The divination and oracles section of Frost and Sullivan has been shuffling its tarot cards and consulting the entrails and reached the conclusion that in the next five to 10 years, a blockchain ecosystem will emerge which will take control of the health industry.
A new report said that on-going digital democratization of care delivery models towards a much-anticipated personalized and outcome-based treatment will be the major impetus for blockchain adoption.
The convergence of blockchain with emerging technologies such as artificial intelligence (AI), machine learning, mHealth and Internet of Medical Things (IoMT) provides new opportunities to explore digital health economies. At its core, blockchain would offer the potential of a shared platform that decentralises healthcare interactions ensuring access control, authenticity, and integrity while presenting the industry with radical possibilities for value-based care and reimbursement models, the report said.

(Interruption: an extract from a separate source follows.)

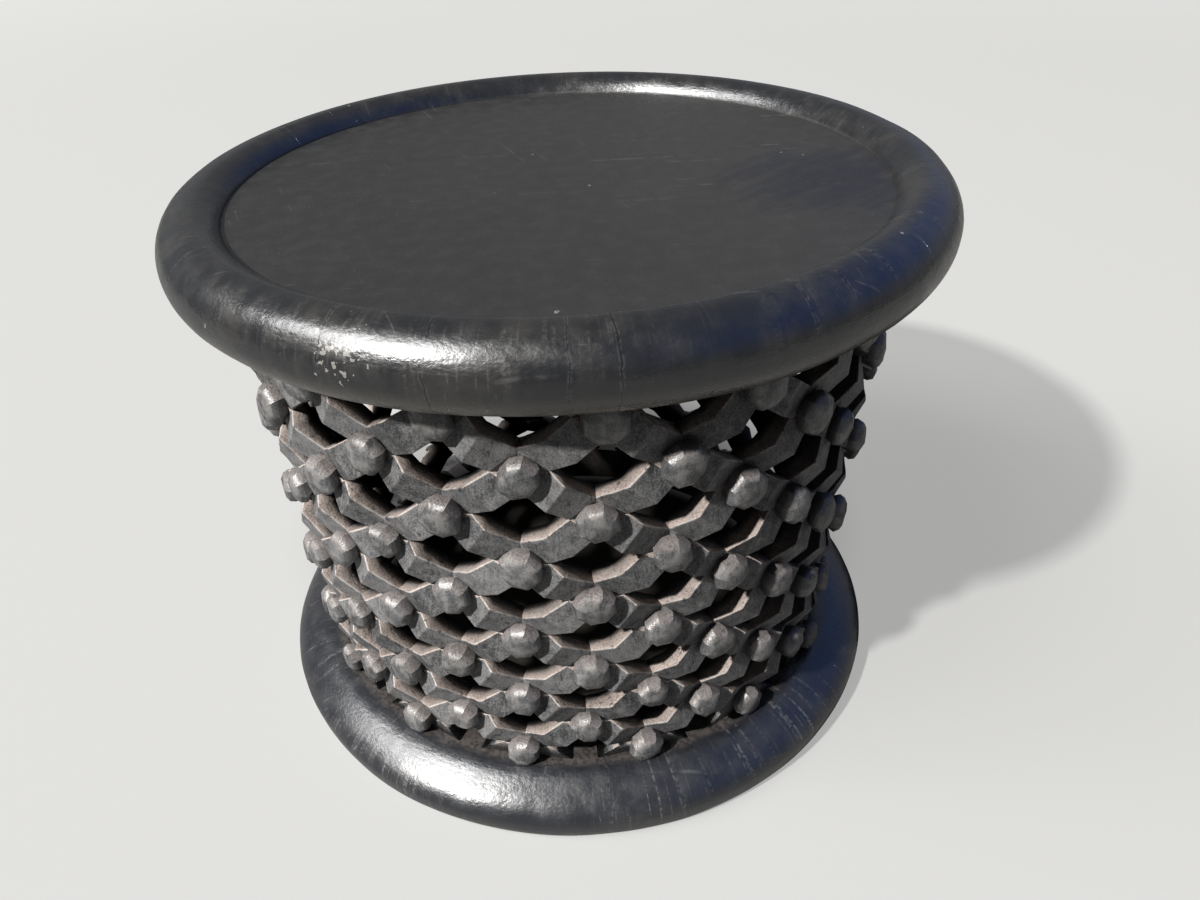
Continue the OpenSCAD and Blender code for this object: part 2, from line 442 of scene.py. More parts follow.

Frost and Sullivan Transformational Health Industry Analyst Kamaljit Behera, who penned the report said: “Burgeoning connected health devices and the need to protect against data breaches make blockchain, with its ubiquitous security infrastructure, the obvious foundation for emerging digital health workflows and advanced healthcare interoperability. It creates an additional trust layer through unique distributed network consensus that uses cryptography techniques to minimize cyber threats.
“Blockchain technology may not be the panacea for healthcare industry challenges needs but it holds the potential to save billions of dollars by optimizing current work-flows and dis-intermediating some high-cost gatekeepers”.